E, ao contrário do que a sociedade nos faz crer, nós, jovens de hoje, não somos herdeiros de nenhuns direitos conquistados no Maio de 68 ou no 25 de Abril. Nada nos é dado como garantido e nós assim não o julgamos; temos hoje que lutar por e reivindicar talvez os mesmos direitos que os nossos pais reivindicavam há mais de trinta anos atrás [e faço aqui a devida vénia aos protagonistas que estiveram no palco das lutas desses tempos, pois estou consciente que acaso não tivessem existido estaríamos muito pior].
Vivemos na era das incertezas, convivemos com elas, e por isso recusamos o que nos soa a dogma, autoritarismo e opressão.
Talvez as nossas formas de reivindicar pareçam pouco ortodoxas aos olhos dos nossos pais - e eu faço parte da "geração rasca" que baixou as calças e mostrou o "Não pagamos" escrito onde se sabe - mas, não que entendamos que os fins justificam os meios, simplesmente quanto maior é a indiferença por parte de quem detém o poder (seja ele qual for), mais radicais se tornam as acções para chamar a atenção.
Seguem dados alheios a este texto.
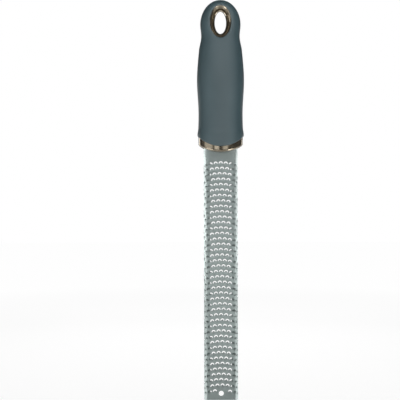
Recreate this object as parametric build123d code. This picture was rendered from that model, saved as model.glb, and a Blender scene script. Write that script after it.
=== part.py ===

E, no pior dos casos, torna-se apatia.
Não, nós não estamos alheados da política, embora sintamos que a política se alheou de nós quando nos trata como meros miúdos inconsequentes e impertinentes.
Surja uma causa em que acreditemos e verão surgir as movimentações juvenis, redes de solidariedade, que só quem anda muito, muito distraído ainda não notou.
E não, não precisamos de partidos, sindicatos, organizações ou Movimentos Sociais para nos organizarmos. E tenham a decência de não nos rotularem quando o decidimos fazer.
Somos cidadãos e indivíduos e recusamos ser números na multidão ou fantoches de lutas que não são as nossas. Temos opinião e voz e recusamos intermediários.